The report refers to an “impasse” relating to “an internet banking issue”, which influenced the 2014 statistics. Pillay says the impasse was over whether there is a duty of care on a beneficiary bank when a client opens an account.
As a result of the impasse, Pillay referred a case – arising from a complaint about internet banking fraud where the funds were moved to and withdrawn from a different bank – to retired judge Frans Malan.
Pillay says the judge is of the opinion that there ought to be such a duty of care, but said that in order to make such a finding, oral evidence would have to be heard in a full-blown court case. The court would then issue a declaratory order, which is a judgment that resolves legal uncertainty.
It’s unlikely that the banks will apply for such an order, because it is not in their interests to do so, since any bank is at risk of being the beneficiary bank of fraudulently obtained funds.
The ombudsman is at liberty to apply for the order, but has opted instead to seek an amendment to the terms of reference of his office, Pillay says. He has the power to make changes to the terms of reference provided the directors of the ombudsman’s scheme vote in favour of the changes. (Of the eight directors on his board, six are independent of the banking industry.) These changes would then be forwarded to the Financial Services Ombud Schemes Council for approval, Pillay says.

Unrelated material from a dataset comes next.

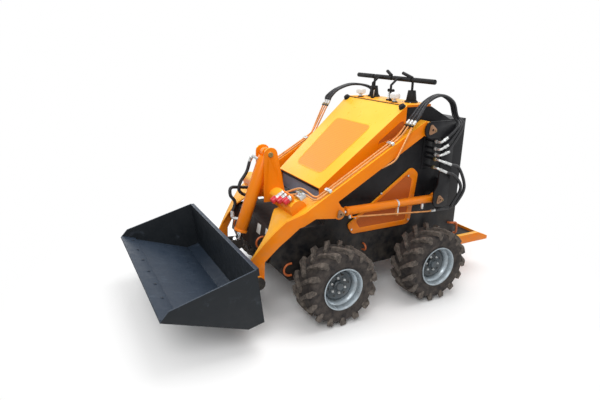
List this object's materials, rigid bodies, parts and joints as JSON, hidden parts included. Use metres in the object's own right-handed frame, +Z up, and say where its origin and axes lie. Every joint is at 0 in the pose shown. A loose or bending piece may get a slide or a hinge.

He says the amended terms of reference would enable his office would to investigate all aspects of the account-opening procedures and any other aspects, to determine whether there was any negligence or maladministration on the part of both the bank where the fraud occurred and the beneficiary bank, “even though the defrauded party was a customer of only the bank where the fraud occurred”.
Last year, the South African Reserve Bank fined the four largest banks R125 million collectively for their failure to comply with Fica, which came into effect more than a decade ago. The fine is mentioned in the ombudsman’s annual report by ombud scheme chairman John Myburgh, who says it will prompt the banks to “follow the letter of the law”.
Complaints about internet banking were the second-largest category of complaints to the ombudsman’s office last year. The office closed 643 cases stemming from internet banking complaints in 2014. This excludes 120 cases that were closed because of the impasse, Pillay says.
The 120 complainants whose cases were closed were advised of other avenues of recourse, the ombudsman says. These include taking the matter to court, or lodging a complaint with the National Consumer Commission or the National Credit Regulator (NCR).
In terms of the National Credit Act, if the NCR receives a complaint that it can’t deal with, the regulator can issue a notice of non-referral, which gives the complainant the option to go to a consumer court or the National Consumer Tribunal.
Most complaints to the banking ombudsman’s office last year were ATM-related. ATM complaints have dominated the office’s case load since 2010, the annual report says.
There was a seven-percent increase in the number of ATM-related complaints compared with the previous year. “In this category, card swopping increased dramatically, from 27 percent of complaints in 2013 to 60 percent of complaints in 2014,” the report says.
There was a massive hike in complaints against Standard Bank last year, the ombudsman’s annual report reveals. In 2013, Pillay’s office dealt with 980 complaints against Standard Bank, whereas last year it received 1 630 complaints against the bank.
All Standard Bank’s competitors had fewer complaints against them compared with the previous year. In 2013, the ombudsman’s office dealt with 970 complaints against Absa, but last year it dealt with 639 complaints against the bank. In 2013, there were 927 complaints against FNB, but last year there were 787. The number of complaints against Nedbank dropped from 688 in 2013 to 635 last year. In 2013, the ombudsman dealt with 867 complaints against Capitec, but 640 last year.
Pillay says the number of files opened per bank is not necessarily indicative of the individual bank’s complaints-handling performance or its performance in general. Banks vary considerably in size, client profile, product mix and liability to the public, he says. “All these factors impact the number of complaints made against a bank,” he says.